Commissioner Dombrovskis told ECON that the immediate priority will be to reach agreement on the existing proposals and carry on the work programme:

Prospectus: ECOFIN reached agreement on its negotiating position with Parliament in June – only three months after Parliament agreed its position and barely six months since the Commission published its proposal.

Simple, Transparent and Standardised (STS) securitisation: The proposal is proceeding at record speed (see FW articles earlier), but the securitisation industry is maintaining some serious reservations about the design so there is still a risk that any legislation may produce a disappointingly modest result.

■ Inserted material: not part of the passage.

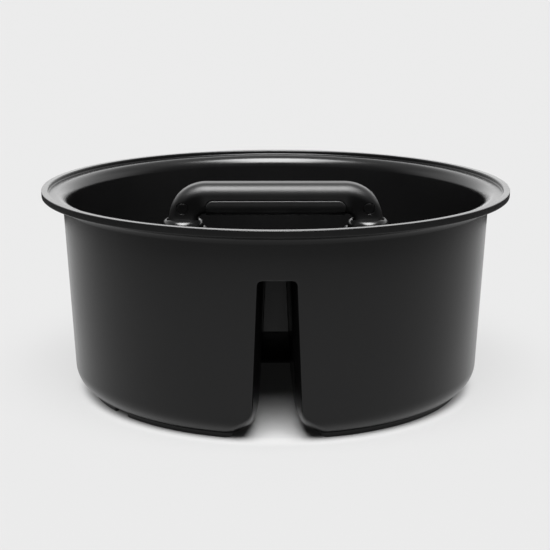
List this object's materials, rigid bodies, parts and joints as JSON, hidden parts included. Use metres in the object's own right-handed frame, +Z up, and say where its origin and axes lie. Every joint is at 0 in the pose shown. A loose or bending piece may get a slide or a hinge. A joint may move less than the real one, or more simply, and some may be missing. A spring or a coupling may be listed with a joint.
{
  "type": "bucket tool organizer",
  "caption": "Round black tray that hangs on a bucket's lip, with a hollow divider, a tall front slot and an arched carry handle.",
  "frame": {"origin": "centre of the foot ring's underside, on the axis of the round tub", "axes": "+Z up out of the tub, -Y towards the tall slot in the wall, X along the handle's bar"},
  "size_m": [0.306, 0.306, 0.1356],
  "materials": {
    "tub_plastic": "black polypropylene, fine satin mould texture",
    "handle_plastic": "black plastic, slightly coarser spark texture",
    "grip_rubber": "black soft strip, matte",
    "pin_plastic": "black plastic, satin"
  },
  "bodies": {
    "root": {"tub": "tub_plastic", "handle": "handle_plastic", "grip_insert": "grip_rubber", "left_pin": "pin_plastic", "right_pin": "pin_plastic"}
  },
  "joints": []
}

Consumer Green Paper. Commission’s thinking to be published in the autumn

The “call for evidence” on the intended working of legislation: part of reviewing progress on CMU next year

Remaining risks in the system and strengthening the robustness of financial infrastructure:  The key item for the City and euro clearing is any proposal for resolution of central counterparties (CCPs). However, the EU will follow the lead from the FSB and its work programme stated that “The CPMI-IOSCO consultation on additional granular guidance on resilience and recovery and the FSB high-level guidance on CCP resolution are both on track for launch by the Hangzhou Summit(4-5 September). By the end of 2016, the FSB will publish for public consultation standards or guidance on resolution issues relating to CCPs.”

Reading these consultations alongside the ECB’s re-stated commitment to having systemically important infrastructure within the euro area’s jurisdiction should give some indications of the possible timetable to another row between the UK and the EU. However, once the Article 50 Notice has been served by the UK, it would seem extraordinary to launch a legal challenge to seek protection from the ECB via the European Court of Justice.

So the initial conclusion is that Brexit is not undermining the existing components of the CMU plans. However, a collision on CCPs is clearly visible ahead. The timeline of the UK’s departure negotiations is likely to intersect that for the review of many aspects of the Call for Evidence on whether the regulatory system is working as intended. Different “intentions” may appear during the two-year negotiating period.

In particular, the Green Paper on retail financial services set a goal “to improve choice, transparency and competition in retail financial services to the benefit of European consumers and how to facilitate true cross-border supply of these services, so that financial firms can make the most of the economies of scale in a truly integrated EU market. It is also looking at and discussing the impact of digitalisation on retail financial services with a view to allow for growth of innovative solutions in this area in the EU.”

The tragedy for the UK may be that a dramatic commercial opportunity for the City – and thus the UK – may be taken away as a direct result of the referendum. The progressive pressure to create a genuine single market in retail financial services may come to fruition just as we leave the EU and give up “the passport” for financial services. The difficulties in establishing – and maintaining - “equivalence” may be compounded by any tweaks that appear during the lengthy process now underway of reviewing ALL the mechanics of the post-crisis regulatory system.